Tuesday, December 12, 2023

It’s Not about Free Speech. It’s about Harassment

By Noah Rothman

Monday, December 11, 2023

 

The smirking, morally obtuse, and logically deficient performance the presidents of some of America’s most prestigious universities turned in at last week’s House committee hearings has taken its toll. University of Pennsylvania president Liz Magill and the chairman of the college’s board of trustees have been forced out of their roles. The walls seem to be closing in on Harvard University president Claudine Gay, too, though her defenders in academia are mounting a counterattack.

 

At least 570 members of the Harvard faculty signed their names to a petition released on Sunday night, branding the backlash her congressional testimony produced as a thoughtless act of unenlightened aggression.

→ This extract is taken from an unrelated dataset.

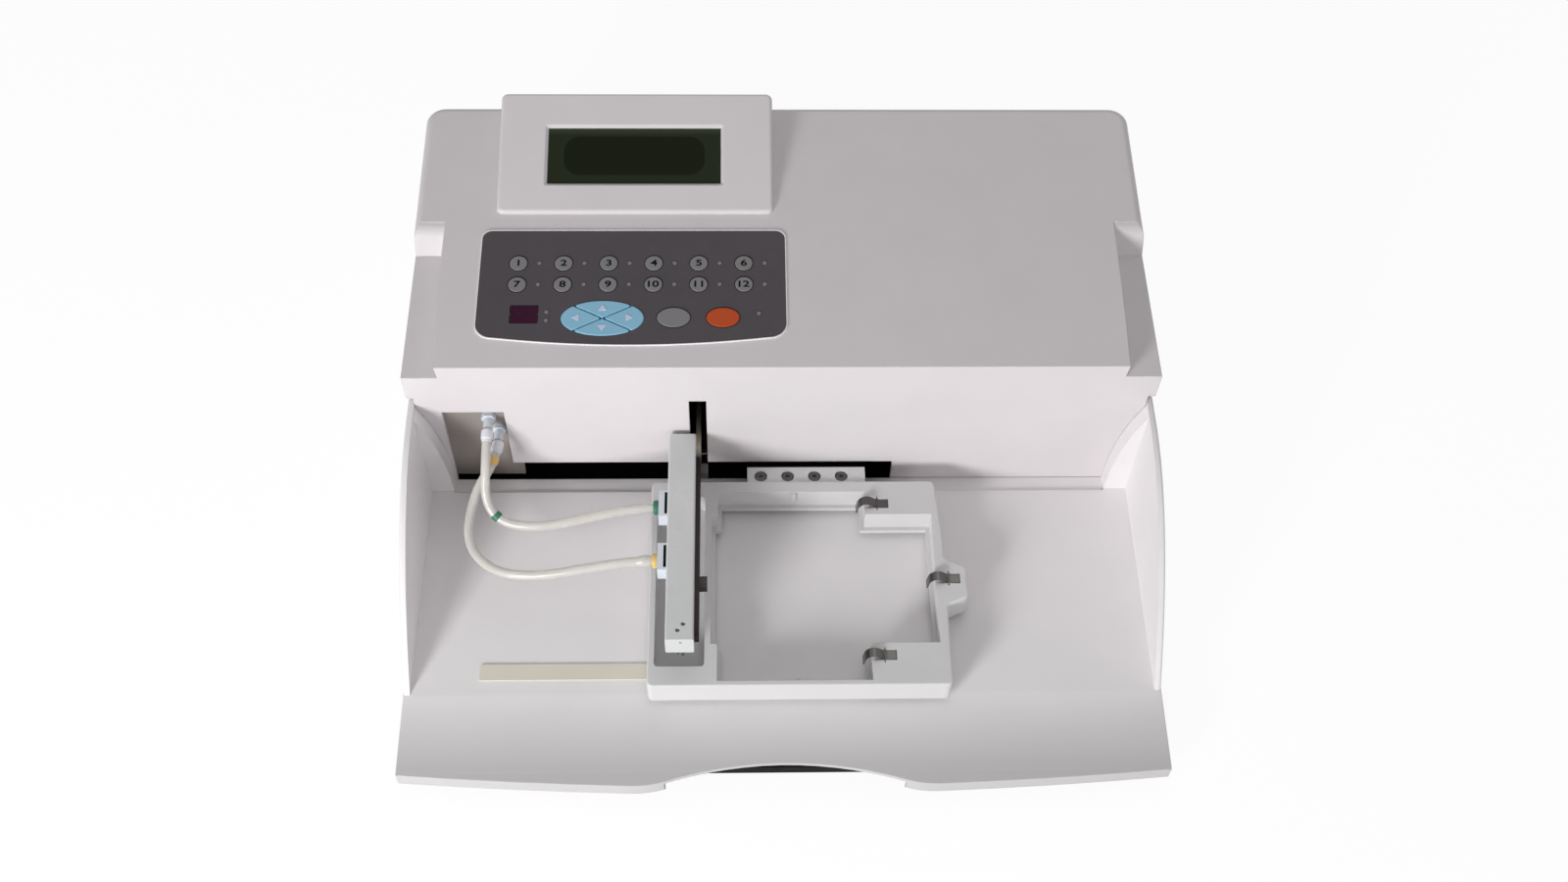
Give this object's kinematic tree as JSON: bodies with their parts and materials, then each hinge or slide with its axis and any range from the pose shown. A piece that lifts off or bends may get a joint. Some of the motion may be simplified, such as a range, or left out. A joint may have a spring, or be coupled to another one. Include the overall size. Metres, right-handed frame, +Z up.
{
  "type": "microplate washer",
  "caption": "Bench microplate washer: tray with arched side walls, travelling plate carrier, lifting needle head on an arm, hood with display housing and keypad.",
  "frame": {"origin": "on the table, under the middle of the overall box", "axes": "+X to the right along the carriage travel, +Y from the front lip to the rear wall, +Z up"},
  "size_m": [0.446, 0.4067, 0.1689],
  "materials": {
    "white_housing": "fine satin moulded plastic, off-white",
    "black_plate": "satin black sheet",
    "foot_rubber": "matt black rubber",
    "cream_strip": "smooth cream low-friction tape",
    "display_glass": "dark green-grey clear window",
    "module_body": "matt dark module",
    "slate_film": "fine-textured slate grey film",
    "grey_key": "satin grey silicone key",
    "blue_key": "satin pale blue key",
    "orange_key": "satin orange key",
    "lamp_lens": "small clear lens",
    "grey_panel": "satin light grey sheet",
    "clear_fitting": "milky clear plastic",
    "white_carrier": "satin white moulded plastic",
    "steel": "plain stainless steel",
    "rod_chrome": "ground bright rod",
    "dark_metal": "black anodised",
    "bare_metal": "machined, bare",
    "motor_body": "satin black",
    "belt_rubber": "matt black",
    "head_white": "smooth off-white acrylic",
    "knob_black": "moulded black, knurled",
    "board_green": "solder-masked board",
    "pump_plastic": "moulded dark grey",
    "black_plastic": "moulded black",
    "port_grey": "moulded grey",
    "tube_silicone": "milky clear silicone"
  },
  "bodies": {
    "housing": {"lower_housing": "white_housing", "base_plate": "black_plate", "rubber_feet": "foot_rubber", "guide_strip": "cream_strip", "hood": "white_housing", "display_window": "display_glass", "lcd_module": "module_body", "keypad_film": "slate_film", "indicator_lamps": "lamp_lens", "hose_panel": "grey_panel", "panel_nipples": "clear_fitting", "carriage_rail": "steel", "carriage_motor": "motor_body", "drive_belt": "belt_rubber", "lift_frame": "steel", "lift_rods": "rod_chrome", "lift_motor": "motor_body", "main_board": "board_green", "power_supply": "board_green", "fluid_pumps": "pump_plastic", "power_inlet": "black_plastic", "bottle_ports": "port_grey", "supply_tube": "tube_silicone", "drain_tube": "tube_silicone"},
    "carriage": {"carrier": "white_carrier", "carrier_screws": "steel", "carriage_bracket": "dark_metal", "bearing_block": "bare_metal"},
    "head": {"wash_head": "head_white", "wash_needles": "steel", "head_fittings": "clear_fitting", "head_arm": "bare_metal", "lift_block": "dark_metal"},
    "plate_clip_rear_body": {"plate_clip_rear": "steel"},
    "plate_clip_side_body": {"plate_clip_side": "steel"},
    "plate_clip_front_body": {"plate_clip_front": "steel"},
    "drive_pulley_body": {"drive_pulley": "bare_metal"},
    "idler_pulley_body": {"idler_pulley": "bare_metal"},
    "lift_screw_body": {"lift_screw": "steel"},
    "head_knob_rear_body": {"head_knob_rear": "knob_black"},
    "head_knob_front_body": {"head_knob_front": "knob_black"},
    "rocker_switch_body": {"rocker_switch": "black_plastic"},
    "cycle_key_body": {"cycle_key": "grey_key"},
    "start_key_body": {"start_key": "orange_key"},
    "number_key_01_body": {"number_key_01": "grey_key"},
    "number_key_02_body": {"number_key_02": "grey_key"},
    "number_key_03_body": {"number_key_03": "grey_key"},
    "number_key_04_body": {"number_key_04": "grey_key"},
    "number_key_05_body": {"number_key_05": "grey_key"},
    "number_key_06_body": {"number_key_06": "grey_key"},
    "number_key_07_body": {"number_key_07": "grey_key"},
    "number_key_08_body": {"number_key_08": "grey_key"},
    "number_key_09_body": {"number_key_09": "grey_key"},
    "number_key_10_body": {"number_key_10": "grey_key"},
    "number_key_11_body": {"number_key_11": "grey_key"},
    "number_key_12_body": {"number_key_12": "grey_key"},
    "arrow_key_up_body": {"arrow_key_up": "blue_key"},
    "arrow_key_down_body": {"arrow_key_down": "blue_key"},
    "arrow_key_left_body": {"arrow_key_left": "blue_key"},
    "arrow_key_right_body": {"arrow_key_right": "blue_key"}
  },
  "joints": [
    {"name": "carriage_slide", "type": "slide", "parent": "housing", "child": "carriage", "axis": [1, 0, 0], "range_m": [-0.134, 0.008]},
    {"name": "head_lift", "type": "slide", "parent": "housing", "child": "head", "axis": [0, 0, -1], "range_m": [-0.004, 0.015]},
    {"name": "drive_pulley_spin", "type": "hinge", "parent": "housing", "child": "drive_pulley_body", "pos_m": [0.112, 0.0635, 0.038], "axis": [0, 0, 1], "continuous": true},
    {"name": "idler_pulley_spin", "type": "hinge", "parent": "housing", "child": "idler_pulley_body", "pos_m": [-0.182, 0.0635, 0.038], "axis": [0, 0, 1], "continuous": true},
    {"name": "lift_screw_spin", "type": "hinge", "parent": "housing", "child": "lift_screw_body", "pos_m": [-0.0508, 0.0925, 0.06], "axis": [0, 0, 1], "continuous": true},
    {"name": "head_knob_rear_turn", "type": "hinge", "parent": "head", "child": "head_knob_rear_body", "pos_m": [-0.047, -0.0206, 0.07], "axis": [1, 0, 0], "continuous": true},
    {"name": "head_knob_front_turn", "type": "hinge", "parent": "head", "child": "head_knob_front_body", "pos_m": [-0.047, -0.0989, 0.07], "axis": [1, 0, 0], "continuous": true},
    {"name": "plate_clip_rear_pivot", "type": "hinge", "parent": "carriage", "child": "plate_clip_rear_body", "pos_m": [0.0586, -0.0295, 0.0453], "axis": [0, -1, 0], "range_deg": [0, 10], "stiffness_Nm_per_rad": 0.2, "springref_deg": -4.58},
    {"name": "plate_clip_side_pivot", "type": "hinge", "parent": "carriage", "child": "plate_clip_side_body", "pos_m": [0.0991, -0.0825, 0.0453], "axis": [0, -1, 0], "range_deg": [0, 10], "stiffness_Nm_per_rad": 0.2, "springref_deg": -4.58},
    {"name": "plate_clip_front_pivot", "type": "hinge", "parent": "carriage", "child": "plate_clip_front_body", "pos_m": [0.0586, -0.1332, 0.0453], "axis": [0, -1, 0], "range_deg": [0, 10], "stiffness_Nm_per_rad": 0.2, "springref_deg": -4.58},
    {"name": "number_key_01_press", "type": "slide", "parent": "housing", "child": "number_key_01_body", "axis": [0, 0.0499, -0.9988], "range_m": [0, 0.0004], "stiffness_N_per_m": 400, "springref_m": -0.0006},
    {"name": "number_key_02_press", "type": "slide", "parent": "housing", "child": "number_key_02_body", "axis": [0, 0.0499, -0.9988], "range_m": [0, 0.0004], "stiffness_N_per_m": 400, "springref_m": -0.0006},
    {"name": "number_key_03_press", "type": "slide", "parent": "housing", "child": "number_key_03_body", "axis": [0, 0.0499, -0.9988], "range_m": [0, 0.0004], "stiffness_N_per_m": 400, "springref_m": -0.0006},
    {"name": "number_key_04_press", "type": "slide", "parent": "housing", "child": "number_key_04_body", "axis": [0, 0.0499, -0.9988], "range_m": [0, 0.0004], "stiffness_N_per_m": 400, "springref_m": -0.0006},
    {"name": "number_key_05_press", "type": "slide", "parent": "housing", "child": "number_key_05_body", "axis": [0, 0.0499, -0.9988], "range_m": [0, 0.0004], "stiffness_N_per_m": 400, "springref_m": -0.0006},
    {"name": "number_key_06_press", "type": "slide", "parent": "housing", "child": "number_key_06_body", "axis": [0, 0.0499, -0.9988], "range_m": [0, 0.0004], "stiffness_N_per_m": 400, "springref_m": -0.0006},
    {"name": "number_key_07_press", "type": "slide", "parent": "housing", "child": "number_key_07_body", "axis": [0, 0.0499, -0.9988], "range_m": [0, 0.0004], "stiffness_N_per_m": 400, "springref_m": -0.0006},
    {"name": "number_key_08_press", "type": "slide", "parent": "housing", "child": "number_key_08_body", "axis": [0, 0.0499, -0.9988], "range_m": [0, 0.0004], "stiffness_N_per_m": 400, "springref_m": -0.0006},
    {"name": "number_key_09_press", "type": "slide", "parent": "housing", "child": "number_key_09_body", "axis": [0, 0.0499, -0.9988], "range_m": [0, 0.0004], "stiffness_N_per_m": 400, "springref_m": -0.0006},
    {"name": "number_key_10_press", "type": "slide", "parent": "housing", "child": "number_key_10_body", "axis": [0, 0.0499, -0.9988], "range_m": [0, 0.0004], "stiffness_N_per_m": 400, "springref_m": -0.0006},
    {"name": "number_key_11_press", "type": "slide", "parent": "housing", "child": "number_key_11_body", "axis": [0, 0.0499, -0.9988], "range_m": [0, 0.0004], "stiffness_N_per_m": 400, "springref_m": -0.0006},
    {"name": "number_key_12_press", "type": "slide", "parent": "housing", "child": "number_key_12_body", "axis": [0, 0.0499, -0.9988], "range_m": [0, 0.0004], "stiffness_N_per_m": 400, "springref_m": -0.0006},
    {"name": "arrow_key_up_press", "type": "slide", "parent": "housing", "child": "arrow_key_up_body", "axis": [0, 0.0499, -0.9988], "range_m": [0, 0.0004], "stiffness_N_per_m": 400, "springref_m": -0.0006},
    {"name": "arrow_key_down_press", "type": "slide", "parent": "housing", "child": "arrow_key_down_body", "axis": [0, 0.0499, -0.9988], "range_m": [0, 0.0004], "stiffness_N_per_m": 400, "springref_m": -0.0006},
    {"name": "arrow_key_left_press", "type": "slide", "parent": "housing", "child": "arrow_key_left_body", "axis": [0, 0.0499, -0.9988], "range_m": [0, 0.0004], "stiffness_N_per_m": 400, "springref_m": -0.0006},
    {"name": "arrow_key_right_press", "type": "slide", "parent": "housing", "child": "arrow_key_right_body", "axis": [0, 0.0499, -0.9988], "range_m": [0, 0.0004], "stiffness_N_per_m": 400, "springref_m": -0.0006},
    {"name": "cycle_key_press", "type": "slide", "parent": "housing", "child": "cycle_key_body", "axis": [0, 0.0499, -0.9988], "range_m": [0, 0.0004], "stiffness_N_per_m": 400, "springref_m": -0.0006},
    {"name": "start_key_press", "type": "slide", "parent": "housing", "child": "start_key_body", "axis": [0, 0.0499, -0.9988], "range_m": [0, 0.0004], "stiffness_N_per_m": 400, "springref_m": -0.0006},
    {"name": "rocker_tip", "type": "hinge", "parent": "housing", "child": "rocker_switch_body", "pos_m": [-0.15, 0.196, 0.071], "axis": [1, 0, 0], "range_deg": [-16, 0]}
  ],
  "couplings": [
    {"joint": "drive_pulley_spin", "follows": "carriage_slide", "rad_per_m": 156.25},
    {"joint": "idler_pulley_spin", "follows": "carriage_slide", "rad_per_m": 156.25},
    {"joint": "lift_screw_spin", "follows": "head_lift", "rad_per_m": 785.4}
  ]
}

Harvard, they wrote, is obliged to “resist political pressures that are at odds with Harvard’s commitment to academic freedom.”

 

The objection to the dismissal of these and other college administrators on the grounds that their tolerance for antisemitic activism on campuses constitutes little more than deference to constitutionally protected speech was best articulated by Lee Kovarsky, an assistant professor of law at the University of Texas at Austin.

 

This is a retreat to the rhetorical motte of the First Amendment. It is not a defense of the arguments proffered by these university presidents during their testimony before Congress. The arguments raised by critics of how the academy has responded to the aftermath of 10/7 have little to do with free speech. Rather, the claim is that institutions of higher learning have rallied around conduct that constitutes harassment.

 

Indeed, the withdrawal to the realm of abstraction is illustrative in that the allegations are concrete. A lawsuit targeting the University of Pennsylvania alleges that visibly Jewish students were taunted with attacks that may be protected from retribution from the state but, nevertheless, violate the codes of conduct that supposedly govern the behavior of students on campus. “You are a dirty Jew, don’t look at us” and “Keep walking, you dirty little Jew” are threats. They may not be prosecutable, but they would not be tolerated on college campuses if their targets were not Jewish. The Education Department’s Office for Civil Rights didn’t open an investigation into Harvard because the college was too zealous a steward of free-speech rights. It did so after mobs of pro-Palestinian demonstrators, including at one point the editor of Harvard Law Reviewphysically intimidated and even attacked Jewish students unprovoked.

 

The Ivies are not alone. Colleges and universities across the country are under the microscope, as they should be. Jewish students have been advised to stay away from kosher dining halls — their safety cannot be guaranteed. Jewish celebrants hid in school libraries as demonstrators brayed “Globalize the intifada” while they beat at the doors that stood between them and the objects of their hatred. “I had Jewish blood on my hands,” said one traumatized Tulane student after she witnessed the beating of a fellow student who objected to torching Israeli flags.

 

There is a double standard at work here. Academicians have been promoting it for decades. For example, writing in defense of student-led efforts to shout down controversial speakers in 2017, New York University provost Ulrich Baer observed that speakers who would hide behind the First Amendment, from which “someone’s humanity” “can be freely attacked, demeaned, or questioned,” should not be allowed the refuge.

 

Baer’s admonition reflected the prevailing wisdom among non-faculty administrators across the board. Colleges have displayed inordinate sensitivity to speech, which, in a charged political environment, might give way to violent interactions between students. They even erased the line that separates speech from violence, deeming speech itself an act of vandalism and assault. That ethos trickled down to the student body in colleges, which have become hostile toward “extreme speakers.”

 

The response from colleges to antisemitic activism strikes an ugly contrast with the permissive approach to student activism that we’ve all witnessed (with varying degrees of dismay) for the better part of a decade. Behind every double standard is, of course, a single standard. In this case, the double standard is that Jews are not subject to the coddling that other ethnic and religious minorities on American campuses experience. The single standard is that whatever constitutes progressive activism at the moment enjoys the presumption of righteousness.

 

That’s what has put these college presidents back on their heels. We’re not seeing an attack on free speech or academic freedom. There is no principle at all in the dock. Rather, at issue are college administrators’ efforts to mollify the most threatening elements on campus — who need an outlet lest they turn against the administrators and faculty who have coddled them for so long. If the turning of these tables discomfits the academy, you can certainly see why.